[SUPPLIED DATA]
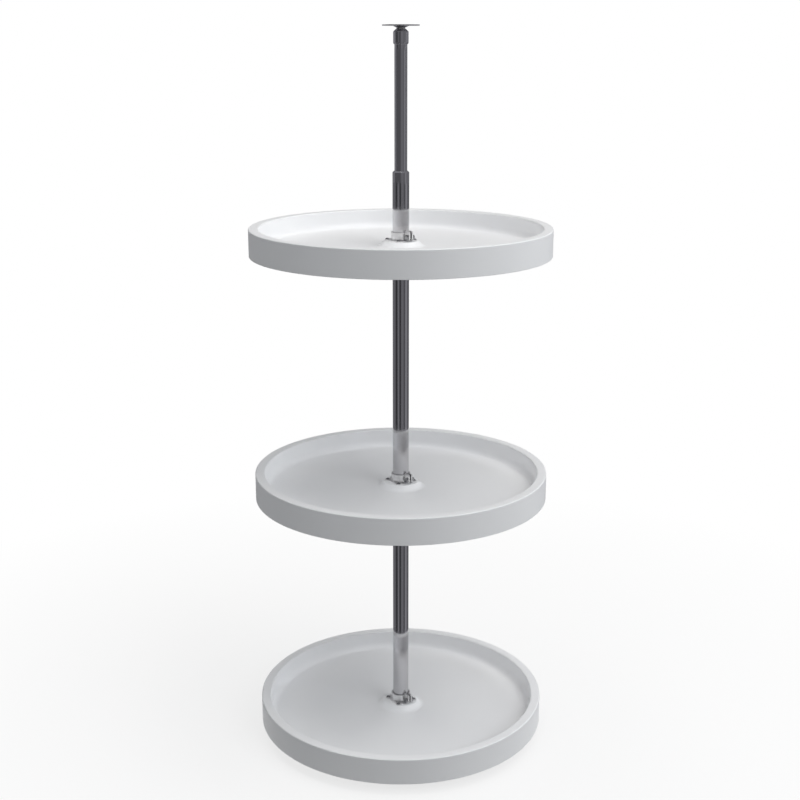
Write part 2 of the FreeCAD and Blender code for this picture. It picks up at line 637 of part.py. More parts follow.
def tray_spoke():
    """One radial rib from the boss, under the floor and through the hollow rim to the outer wall."""
    boss = (BOSS_RADIUS + TRAY_BORE_RADIUS) / 2
    inner, outer = INNER_WALL_RADIUS + TRAY_WALL / 2, TRAY_RADIUS - TRAY_WALL / 2
    rim_z, floor_z = RIM_Z - TRAY_WALL / 2, FLOOR_UNDERSIDE_Z + RIB_SINK
    mound_z = MOUND_UNDERSIDE_Z + RIB_SINK
    cone_shift = CONE_SHIFT * (1 - RIB_SINK / TRAY_FLOOR_THICKNESS)
    wire = rounded_wire(
        [
            (boss, RIB_LIFT, 0),
            (outer, RIB_LIFT, 0),
            (outer, rim_z, 0),
            (inner, rim_z, 0),
            (inner, floor_z, TRAY_COVE_RADIUS + TRAY_WALL / 2),
            (MOUND_FOOT_RADIUS - cone_shift, floor_z, 0),
            (MOUND_TOP_RADIUS - cone_shift, mound_z, 0),
            (boss, mound_z, 0),
        ],
        lambda p: Vector(p.x, -RIB_THICKNESS / 2, p.y),
    )
    return Part.Face(wire).extrude(Vector(0, RIB_THICKNESS, 0))


def ring_rib():
    """Circular rib half way out under the floor."""
    half = RIB_THICKNESS / 2
    return turned([
        (RING_RIB_RADIUS - half, RIB_LIFT, 0),
        (RING_RIB_RADIUS + half, RIB_LIFT, 0),
        (RING_RIB_RADIUS + half, FLOOR_UNDERSIDE_Z + RIB_SINK, 0),
        (RING_RIB_RADIUS - half, FLOOR_UNDERSIDE_Z + RIB_SINK, 0),
    ])


def tray():
    """Moulded tray: revolved shell, ribs underneath, bosses for the hub's screws."""
    spokes = [turned_to(tray_spoke(), b) for b in bearings(RIB_COUNT, HUB_FIRST_LOBE)]
    boss_foot = MOUND_Z - SCREW_BOSS_LENGTH
    boss_height = SCREW_BOSS_LENGTH - TRAY_FLOOR_THICKNESS / 2
    bosses = holes(
        HUB_LOBES, HUB_SCREW_CIRCLE, SCREW_BOSS_RADIUS, boss_foot, boss_height, HUB_FIRST_LOBE
    )
    body = tray_shell().fuse(spokes + [ring_rib()] + bosses).removeSplitter()
    pilots = holes(
        HUB_LOBES,
        HUB_SCREW_CIRCLE,
        HUB_SCREW_RADIUS + SEAT_CLEARANCE,
        MOUND_Z - HUB_SCREW_LENGTH,
        HUB_SCREW_LENGTH + OVERRUN,
        HUB_FIRST_LOBE,
    )
    return body.cut(pilots)


# ---- Hub ------------------------------------------------------------------------------------
# A hub is drawn with the underside of its flange at height 0, on the tray's raised centre.


def lobed_outline():
    """Flange outline: a round end at each screw, joined by hollow arcs that touch both ends."""
    step = 360.0 / HUB_LOBES
    lobe, circle, waist = HUB_LOBE_RADIUS, HUB_SCREW_CIRCLE, HUB_WAIST_RADIUS
    cosine = math.cos(math.radians(step / 2))
    # The hollow arc's centre distance c solves |c - screw centre| = lobe + (c - waist).
    centre = (circle ** 2 - (lobe - waist) ** 2) / (2 * (circle * cosine + lobe - waist))
    hollow = centre - waist
    edges = []
    for bearing in bearings(HUB_LOBES, HUB_FIRST_LOBE):
        screw = polar(circle, bearing)
        before = polar(centre, bearing - step / 2)
        after = polar(centre, bearing + step / 2)
        start = screw + (before - screw).normalize() * lobe
        end = screw + (after - screw).normalize() * lobe
        next_screw = polar(circle, bearing + step)
        next_start = next_screw + (after - next_screw).normalize() * lobe
        bottom = polar(centre - hollow, bearing + step / 2)
        edges.append(Part.Arc(start, polar(circle + lobe, bearing), end).toShape())
        edges.append(Part.Arc(end, bottom, next_start).toShape())
    return Part.Wire(edges)


def hub_collar():
    """Collar with its root radius, before it is split."""
    root = HUB_COLLAR_RADIUS + HUB_ROOT_FILLET + RUNNING_CLEARANCE
    return turned([
        (HUB_BORE_RADIUS, 0, -FINE_BREAK),
        (root, 0, 0),
        (root, HUB_SHEET, 0),
        (HUB_COLLAR_RADIUS, HUB_SHEET, HUB_ROOT_FILLET),
        (HUB_COLLAR_RADIUS, HUB_COLLAR_HEIGHT, -FINE_BREAK),
        (HUB_BORE_RADIUS, HUB_COLLAR_HEIGHT, -FINE_BREAK),
    ])


def clamp_ear(side):
    """One ear of the clamp, along +X; side is +1 or -1."""
    start, tip = HUB_COLLAR_RADIUS - HUB_COLLAR_WALL / 2, CLAMP_EAR_REACH
    foot, top, corner = CLAMP_EAR_FOOT, HUB_COLLAR_HEIGHT + CLAMP_EAR_RISE, CLAMP_EAR_CORNER
    inner = side * CLAMP_GAP / 2
    wire = rounded_wire(
        [
            (start, foot, 0),
            (tip, foot, corner),
            (tip, top, corner),
            (HUB_COLLAR_RADIUS, top, CLAMP_EAR_HEEL),
            (start, HUB_COLLAR_HEIGHT - BREAK, 0),
        ],
        lambda p: Vector(p.x, inner, p.y),
    )
    return Part.Face(wire).extrude(Vector(0, side * CLAMP_EAR_SHEET, 0))


def relief_slit():
    """Arc-shaped slit that frees the band from the root on both sides of the split."""
    reach = HUB_COLLAR_RADIUS + OVERRUN
    z = CLAMP_EAR_FOOT - RELIEF_HEIGHT
    wedge = Part.makeCylinder(reach, RELIEF_HEIGHT, Vector(0, 0, z), UP, 2 * RELIEF_HALF_ANGLE)
    wedge.rotate(ORIGIN, UP, -RELIEF_HALF_ANGLE)
    return wedge


def hub():
    """Hub: lobed flange, split collar and two ears."""
    flange = plate(lobed_outline(), 0, HUB_SHEET)
    flange = flange.cut(Part.makeCylinder(HUB_BORE_RADIUS + HUB_COLLAR_WALL / 2, HUB_SHEET))
    ears = clamp_ear(1).fuse(clamp_ear(-1))
    split_foot = CLAMP_EAR_FOOT - RELIEF_HEIGHT
    split = Part.makeBox(
        CLAMP_EAR_REACH, CLAMP_GAP, HUB_COLLAR_HEIGHT, Vector(0, -CLAMP_GAP / 2, split_foot)
    )
    bolt_hole = Part.makeCylinder(
        CLAMP_BOLT_RADIUS + BOLT_CLEARANCE,
        4 * CLAMP_GAP,
        Vector(CLAMP_BOLT_REACH, -2 * CLAMP_GAP, CLAMP_BOLT_Z),
        Vector(0, 1, 0),
    )
    clamp = hub_collar().fuse(ears).cut([split, relief_slit(), bolt_hole])
    body = flange.fuse(turned_to(clamp, CLAMP_DIRECTION)).removeSplitter()
    drills = holes(
        HUB_LOBES,
        HUB_SCREW_CIRCLE,
        HUB_SCREW_RADIUS + BOLT_CLEARANCE,
        -OVERRUN,
        HUB_SHEET + 2 * OVERRUN,
        HUB_FIRST_LOBE,
    )
    return body.cut(drills)


def hub_screws():
    """Four domed screws that hold the flange to the tray."""
    head, shank, seat = HUB_SCREW_HEAD_RADIUS, HUB_SCREW_RADIUS, HUB_SHEET
    screw = turned([
        (0, seat - HUB_SCREW_LENGTH, 0),
        (HUB_SCREW_TIP_RADIUS, seat - HUB_SCREW_LENGTH, 0),
        (shank, seat - HUB_SCREW_LENGTH + HUB_SCREW_TIP_LENGTH, 0),
        (shank, seat, 0),
        (head, seat, 0),
        (head, seat + HUB_SCREW_HEAD_HEIGHT, HUB_SCREW_HEAD_HEIGHT * HUB_SCREW_DOME),
        (0, seat + HUB_SCREW_HEAD_HEIGHT, 0),
    ])
    copies = []
    for bearing in bearings(HUB_LOBES, HUB_FIRST_LOBE):
        copy = screw.copy()
        copy.translate(polar(HUB_SCREW_CIRCLE, bearing))
        copies.append(copy)
    return Part.makeCompound(copies)


def across_ears(shape):
    """Turns a piece drawn along +Y across the ears of a clamp on +X to its true bearing."""
    return turned_to(shape, CLAMP_DIRECTION)


def clamp_bolt():
    """Hexagon bolt whose head lies against the first ear."""
    along = Vector(0, 1, 0)
    end = EAR_FACE + CLAMP_WASHER_THICKNESS + CLAMP_NUT_HEIGHT + CLAMP_THREAD_SHOWING
    shank_foot = Vector(CLAMP_BOLT_REACH, -EAR_FACE, CLAMP_BOLT_Z)
    shank = Part.makeCylinder(CLAMP_BOLT_RADIUS, EAR_FACE + end, shank_foot, along)
    head_foot = Vector(CLAMP_BOLT_REACH, -EAR_FACE - CLAMP_HEAD_HEIGHT, CLAMP_BOLT_Z)
    head = hexagon(CLAMP_HEX_FLATS, head_foot, along, CLAMP_HEAD_HEIGHT)
    return across_ears(head.fuse(shank).removeSplitter())


def clamp_washer():
    """Washer under the clamp nut."""
    place = Vector(CLAMP_BOLT_REACH, EAR_FACE, CLAMP_BOLT_Z)
    along = Vector(0, 1, 0)
    disc = Part.makeCylinder(CLAMP_WASHER_RADIUS, CLAMP_WASHER_THICKNESS, place, along)
    bore = Part.makeCylinder(
        CLAMP_BOLT_RADIUS + BOLT_CLEARANCE, CLAMP_WASHER_THICKNESS, place, along
    )
    return across_ears(disc.cut(bore))


def clamp_nut():
    """Hexagon nut that closes the clamp."""
    along = Vector(0, 1, 0)
    place = Vector(CLAMP_BOLT_REACH, EAR_FACE + CLAMP_WASHER_THICKNESS, CLAMP_BOLT_Z)
    body = hexagon(CLAMP_HEX_FLATS, place, along, CLAMP_NUT_HEIGHT)
    bore = Part.makeCylinder(CLAMP_BOLT_RADIUS + SEAT_CLEARANCE, CLAMP_NUT_HEIGHT, place, along)
    return across_ears(body.cut(bore))


# ---- Output ---------------------------------------------------------------------------------


def post_pieces():
    """Every piece that is not repeated with the shelves, by node name."""
    return {
        "floor_plate": floor_plate(),
        "pivot_pin": pivot_pin(),
        "bearing_lower_race": bearing_lower_race(),
        "bearing_balls": bearing_balls(),
        "bearing_cage": bearing_cage(),
        "bearing_upper_race": bearing_upper_race(),
        "bottom_plug": bottom_plug(),
        "lower_tube": lower_tube(),
        "guide_bush": guide_bush(),
        "lock_nut": lock_nut(),
        "lock_screw": lock_screw(),
        "upper_tube": upper_tube(),
        "glide_ring": glide_ring(),
        "top_bushing": top_bushing(),
        "top_cap": top_cap(),
        "thrust_washer": thrust_washer(),
        "top_pin": top_pin(),
        "ceiling_plate": ceiling_plate(),
    }


def shelf_pieces():
    """The pieces of every shelf, by node name; each shelf repeats the same tray and hub."""
    pattern = {
        "tray": tray(),
        "hub": raised(hub(), MOUND_Z),
        "hub_screws": raised(hub_screws(), MOUND_Z),
        "clamp_bolt": raised(clamp_bolt(), MOUND_Z),
        "clamp_washer": raised(clamp_washer(), MOUND_Z),
        "clamp_nut": raised(clamp_nut(), MOUND_Z),
    }
    placed = {}
    for index, shelf in enumerate(SHELF_NAMES):
        lift = FIRST_TRAY_LIFT + index * SHELF_PITCH
        for piece, shape in pattern.items():
            placed[f"{shelf}_{piece}"] = raised(shape, lift)
    return placed


def main():
    """Builds every piece and writes one STEP file per node."""
    os.makedirs("parts", exist_ok=True)
    for node, shape in {**post_pieces(), **shelf_pieces()}.items():
        if not shape.isValid():
            raise ValueError(f"{node} is not a valid shape")
        shape.exportStep(f"parts/{node}.step")
        print(f"{node}: {len(shape.Solids)} solid(s), {len(shape.Faces)} faces, {shape.Volume:.0f} mm3")


main()
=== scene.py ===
"""Looks of a rotating pantry unit: white moulded trays on a chromed telescopic post.

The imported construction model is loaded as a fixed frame. Every node gets its finish here, and the
small fasteners are replaced by finer ones with recesses, bevels and threads. Lengths are metres.
"""

import json
import logging
import math
from dataclasses import dataclass
from enum import Enum
from typing import Callable, Iterable, Sequence

import bpy
from mathutils import Matrix, Vector

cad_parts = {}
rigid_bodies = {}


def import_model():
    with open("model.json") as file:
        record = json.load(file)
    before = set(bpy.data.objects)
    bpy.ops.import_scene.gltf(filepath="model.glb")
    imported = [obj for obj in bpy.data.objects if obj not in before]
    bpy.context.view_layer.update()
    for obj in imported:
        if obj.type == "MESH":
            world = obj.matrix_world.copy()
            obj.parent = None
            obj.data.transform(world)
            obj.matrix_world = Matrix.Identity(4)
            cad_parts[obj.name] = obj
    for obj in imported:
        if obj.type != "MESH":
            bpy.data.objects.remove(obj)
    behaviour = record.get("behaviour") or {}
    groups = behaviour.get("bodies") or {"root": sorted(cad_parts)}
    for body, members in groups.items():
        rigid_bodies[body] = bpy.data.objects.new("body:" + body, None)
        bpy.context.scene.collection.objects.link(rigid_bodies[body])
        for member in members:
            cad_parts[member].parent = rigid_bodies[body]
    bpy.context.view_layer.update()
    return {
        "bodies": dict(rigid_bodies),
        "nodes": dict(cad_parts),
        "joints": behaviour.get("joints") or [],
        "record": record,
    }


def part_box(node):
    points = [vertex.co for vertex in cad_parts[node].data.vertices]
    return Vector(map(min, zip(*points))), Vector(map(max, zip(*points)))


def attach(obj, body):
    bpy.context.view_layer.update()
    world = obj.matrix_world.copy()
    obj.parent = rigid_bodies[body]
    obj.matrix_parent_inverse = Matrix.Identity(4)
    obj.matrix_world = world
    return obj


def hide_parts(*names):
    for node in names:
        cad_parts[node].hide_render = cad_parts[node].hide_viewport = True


LOG = logging.getLogger("pantry_unit")
MM = 0.001
FULL_TURN = 2 * math.pi
CAMERA_BEARING = -90.0      # degrees from +X to the side that the camera looks from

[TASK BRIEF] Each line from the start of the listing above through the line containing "return body.cut(pilots)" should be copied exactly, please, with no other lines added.

[SOLUTION FOR THIS TASK]
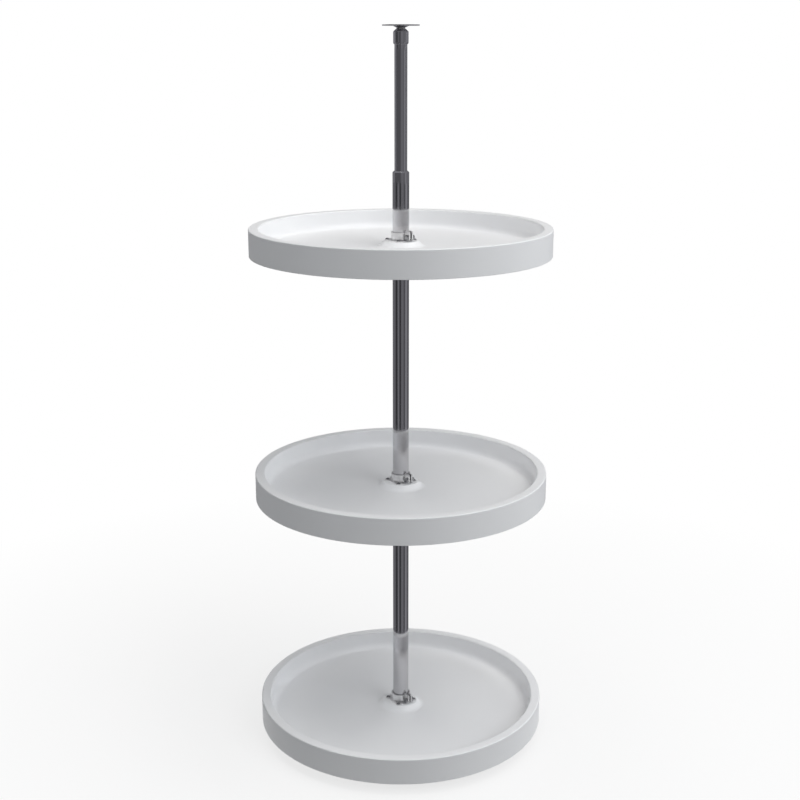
Write part 2 of the FreeCAD and Blender code for this picture. It picks up at line 637 of part.py. More parts follow.
def tray_spoke():
    """One radial rib from the boss, under the floor and through the hollow rim to the outer wall."""
    boss = (BOSS_RADIUS + TRAY_BORE_RADIUS) / 2
    inner, outer = INNER_WALL_RADIUS + TRAY_WALL / 2, TRAY_RADIUS - TRAY_WALL / 2
    rim_z, floor_z = RIM_Z - TRAY_WALL / 2, FLOOR_UNDERSIDE_Z + RIB_SINK
    mound_z = MOUND_UNDERSIDE_Z + RIB_SINK
    cone_shift = CONE_SHIFT * (1 - RIB_SINK / TRAY_FLOOR_THICKNESS)
    wire = rounded_wire(
        [
            (boss, RIB_LIFT, 0),
            (outer, RIB_LIFT, 0),
            (outer, rim_z, 0),
            (inner, rim_z, 0),
            (inner, floor_z, TRAY_COVE_RADIUS + TRAY_WALL / 2),
            (MOUND_FOOT_RADIUS - cone_shift, floor_z, 0),
            (MOUND_TOP_RADIUS - cone_shift, mound_z, 0),
            (boss, mound_z, 0),
        ],
        lambda p: Vector(p.x, -RIB_THICKNESS / 2, p.y),
    )
    return Part.Face(wire).extrude(Vector(0, RIB_THICKNESS, 0))


def ring_rib():
    """Circular rib half way out under the floor."""
    half = RIB_THICKNESS / 2
    return turned([
        (RING_RIB_RADIUS - half, RIB_LIFT, 0),
        (RING_RIB_RADIUS + half, RIB_LIFT, 0),
        (RING_RIB_RADIUS + half, FLOOR_UNDERSIDE_Z + RIB_SINK, 0),
        (RING_RIB_RADIUS - half, FLOOR_UNDERSIDE_Z + RIB_SINK, 0),
    ])


def tray():
    """Moulded tray: revolved shell, ribs underneath, bosses for the hub's screws."""
    spokes = [turned_to(tray_spoke(), b) for b in bearings(RIB_COUNT, HUB_FIRST_LOBE)]
    boss_foot = MOUND_Z - SCREW_BOSS_LENGTH
    boss_height = SCREW_BOSS_LENGTH - TRAY_FLOOR_THICKNESS / 2
    bosses = holes(
        HUB_LOBES, HUB_SCREW_CIRCLE, SCREW_BOSS_RADIUS, boss_foot, boss_height, HUB_FIRST_LOBE
    )
    body = tray_shell().fuse(spokes + [ring_rib()] + bosses).removeSplitter()
    pilots = holes(
        HUB_LOBES,
        HUB_SCREW_CIRCLE,
        HUB_SCREW_RADIUS + SEAT_CLEARANCE,
        MOUND_Z - HUB_SCREW_LENGTH,
        HUB_SCREW_LENGTH + OVERRUN,
        HUB_FIRST_LOBE,
    )
    return body.cut(pilots)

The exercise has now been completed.